American baseball player

Died when: 87 years 192 days
Star Sign: Capricorn


Ed Stevens Edward Lee "Big Ed" Stevens (January 12, 1925 – July 22, 2012) was a first baseman in Major League Baseball who played from 1945 through 1950 with the Brooklyn Dodgers and Pittsburgh Pirates. Listed at 6' 1", 190 lb., he batted and threw left-handed. Born in Galveston, Texas, Stevens was originally signed as a 16-year-old by the Dodgers. He played minor league ball in parts of four seasons before joining the big team in 1945. As a rookie, he shared duties at first with incumbent Augie Galan, posting a .274 batting average with four home runs and 29 runs batted in in 55 games. Stevens became a regular in 1946, ending with a .242 and 60 RBI in 103 games, while his 10 home runs were the second-highest on the team, being surpassed only by Pete Reiser (11). Although he had been the regular in that season, Stevens was replaced at first base by Jackie Robinson in 1947. He appeared in just five games and was sent to Triple-A Montreal Royals, where he hit .290 with 27 homers and 108 RBI in 133 games. During the off-season, he was purchased along with Stan Rojek by the Pirates from the Dodgers. Stevens opened 1948 with Pittsburgh, where he replaced retired Hank Greenberg. As a regular at first base, he posted career numbers in games (128), at-bats (468), runs, hits, RBI (69) and matched his career-best of 10 home runs, which were third-best on the team.

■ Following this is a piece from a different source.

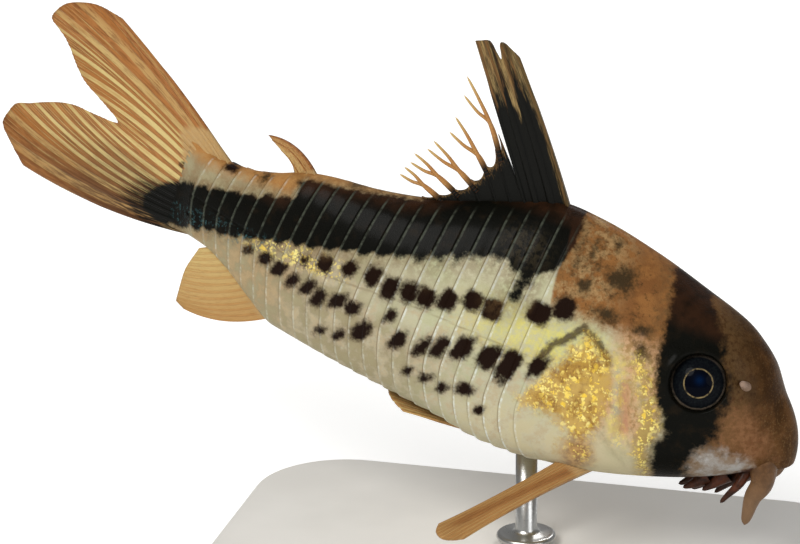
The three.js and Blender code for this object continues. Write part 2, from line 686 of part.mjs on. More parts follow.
function standRod(bodyInPlace, place) {
  const foot = BASE_HEIGHT + GAP;
  const top = BASE_HEIGHT + FISH_HEIGHT;
  const profile = [
    [0, foot],
    [ROD_FOOT_RADIUS, foot],
    [ROD_FOOT_RADIUS, foot + ROD_FOOT_HEIGHT * 0.6],
    [ROD_FOOT_RADIUS - 0.4, foot + ROD_FOOT_HEIGHT],
    [ROD_RADIUS, foot + ROD_FOOT_HEIGHT],
    [ROD_RADIUS, top],
    [0, top],
  ].map(([radius, height]) => new THREE.Vector2(radius, height));
  const rod = new THREE.LatheGeometry(profile, 16).rotateX(Math.PI / 2);
  const at = new THREE.Vector3(-ROD_STATION, 0, bellyLine(ROD_STATION)).applyMatrix4(place);
  const upright = rod.translate(at.x, at.y, 0);
  return largest(solidOf(upright).subtract(bodyInPlace));
}

// Colours and finishes.
const FINISHES = {
  skin: { color: 0xb59a6a, roughness: 0.35 },
  dark: { color: 0x1a1714, roughness: 0.4 },
  fin: { color: 0xb9793f, roughness: 0.45 },
  eye: { color: 0x0c0f14, roughness: 0.05 },
  base: { color: 0xe6e2da, roughness: 0.5 },
  steel: { color: 0xb8b8b4, roughness: 0.3, metalness: 1 },
};
const materials = Object.fromEntries(
  Object.entries(FINISHES).map(([name, finish]) => [name, new THREE.MeshStandardMaterial(finish)]),
);

function node(name, solid, material) {
  const mesh = new THREE.Mesh(geometryOf(solid), materials[material]);
  mesh.name = name;
  return mesh;
}

const fish = new THREE.Group();
fish.position.set(FISH_FORWARD, 0, BASE_HEIGHT + FISH_HEIGHT);
fish.rotation.y = PITCH;
fish.updateMatrix();

const trim = joined(swollenHull(), lips(GAP));
fish.add(
  node("head", head(), "skin"),
  node("torso", solidOf(torsoHull()), "skin"),
  node("tail_stem", solidOf(tailStemHull()), "skin"),
  node("fin_dorsal", dorsalFin(trim), "dark"),
  node("fin_adipose", adiposeFin(trim), "fin"),
  node("fin_caudal", caudalFin(trim), "fin"),
  node("fin_anal", analFin(trim), "fin"),
);
for (const [name, side] of [["right", 1], ["left", -1]]) {
  fish.add(
    node(`fin_pectoral_${name}`, pectoralFin(side, trim), "fin"),
    node(`fin_pelvic_${name}`, pelvicFin(side, trim), "fin"),
    node(`eye_${name}`, eyeball(side), "eye"),
    node(`barbel_upper_${name}`, barbel(BARBELS.upper, side, trim), "skin"),
    node(`barbel_lower_${name}`, barbel(BARBELS.lower, side, trim), "skin"),
  );
}

const bodyInPlace = solidOf(geometryOf(trim).applyMatrix4(fish.matrix));
const stand = new THREE.Group();
stand.add(
  node("stand_base", standBase(), "base"),
  node("stand_rod", standRod(bodyInPlace, fish.matrix), "steel"),
);

const model = new THREE.Group();
model.add(fish, stand);
export default model;
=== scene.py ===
"""A life-size corydoras catfish on a display stand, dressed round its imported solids.

The fish is drawn in its own straight frame, in millimetres: a station runs back from the snout tip, y to
the fish's left and z up. It is then bent at the tail, pitched head down and set over its stand, as the
solids are.
"""

import math

import bpy
import numpy as np
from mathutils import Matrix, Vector


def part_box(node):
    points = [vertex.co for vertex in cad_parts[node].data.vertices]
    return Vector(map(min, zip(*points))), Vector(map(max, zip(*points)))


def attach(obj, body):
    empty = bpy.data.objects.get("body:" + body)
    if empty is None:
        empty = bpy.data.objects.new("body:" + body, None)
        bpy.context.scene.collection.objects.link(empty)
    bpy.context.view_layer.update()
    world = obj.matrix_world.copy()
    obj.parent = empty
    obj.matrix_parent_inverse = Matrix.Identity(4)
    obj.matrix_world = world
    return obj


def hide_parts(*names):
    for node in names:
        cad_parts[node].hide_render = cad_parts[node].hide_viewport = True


bl_info = {
    "name": "Corydoras catfish",
    "version": (1, 0, 0),
    "blender": (4, 5, 0),
    "location": "View3D > Sidebar > Catfish",
    "description": "Builds a life-size armoured catfish on a plain display stand",
    "category": "Object",
}

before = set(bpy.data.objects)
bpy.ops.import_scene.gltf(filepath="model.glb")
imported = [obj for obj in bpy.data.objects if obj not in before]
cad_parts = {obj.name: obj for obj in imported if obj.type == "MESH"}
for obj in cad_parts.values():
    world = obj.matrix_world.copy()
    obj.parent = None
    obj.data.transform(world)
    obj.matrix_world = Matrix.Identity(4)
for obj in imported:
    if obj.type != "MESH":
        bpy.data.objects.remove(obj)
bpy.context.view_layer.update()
MM = 0.001
BODY = "root"

# The pose: the tail bends to the left behind BEND_START, and the fish is pitched head down.
PITCH = math.radians(16.7)
BEND_START = 26.0
BEND_RADIUS = 75.0
FISH_FORWARD = 20.0
FISH_HEIGHT = 12.9
TAIL_ROOT = 48.6
TAIL_FLESH = 1.9

# The camera, and the flank as it shows there: u runs along the fish and w across it, in millimetres.
# The markings are laid out in this view and carried straight onto both flanks.
AZIMUTH = math.radians(15)
ELEVATION = math.radians(20)
LENS = 400.0
SENSOR = 36.0
CAMERA_DISTANCE = 648.9
CAMERA_TARGET = (-31.85, 0.0, 1.155)
FLANK_CENTRE = (-31.5, 1.06)
FLANK_ROLL = math.atan2(0.3584, 0.9336)

# Scutes, in two rows on each flank.
FIRST_SCUTE = 18.6
SCUTE_PITCH = 1.25
SCUTE_COUNT = 24
UPPER_SLANT = 0.9
LOWER_SLANT = 2.0
FULL_DEPTH = 18.0

# Sizes of the head.
SNOUT_HEIGHT = -1.6
SNOUT_ROUNDING = 6.0
SNOUT_SIDE_ROUNDING = 5.0
EYE_STATION = 8.0
EYE_HEIGHT = 3.4
EYE_INSET = 1.05
EYE_TILT = math.radians(19)
EYE_TURN = math.radians(9)
EYE_DEPTH = 1.5
EYE_BACK = 0.95
EYE_WRAP = 0.72
EYE_RINGS = 48
EYE_STEPS = 72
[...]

Stevens was used sparingly for the next two seasons before returning to the minors in 1951. He finished with a .252 average in 375 major league games. In parts of 16 minor league seasons spanning 1941 to 1961, Stevens belted 257 home runs and drove in 1013 runs, while collecting a slash line (BA/OBP/SLG) of .275/.347/.457 in 1865 games. Following his playing days, Stevens went on to a long career as a coach, which included working with the San Diego Padres in part of the 1981 season in order for him to qualify for pension benefits, and scouting. Stevens was still doing the latter until he retired in 1989. In 2009, he gained induction into the International League Hall of Fame. Stevens was a longtime resident of Houston, Texas, where he died in 2012 at the age of 87.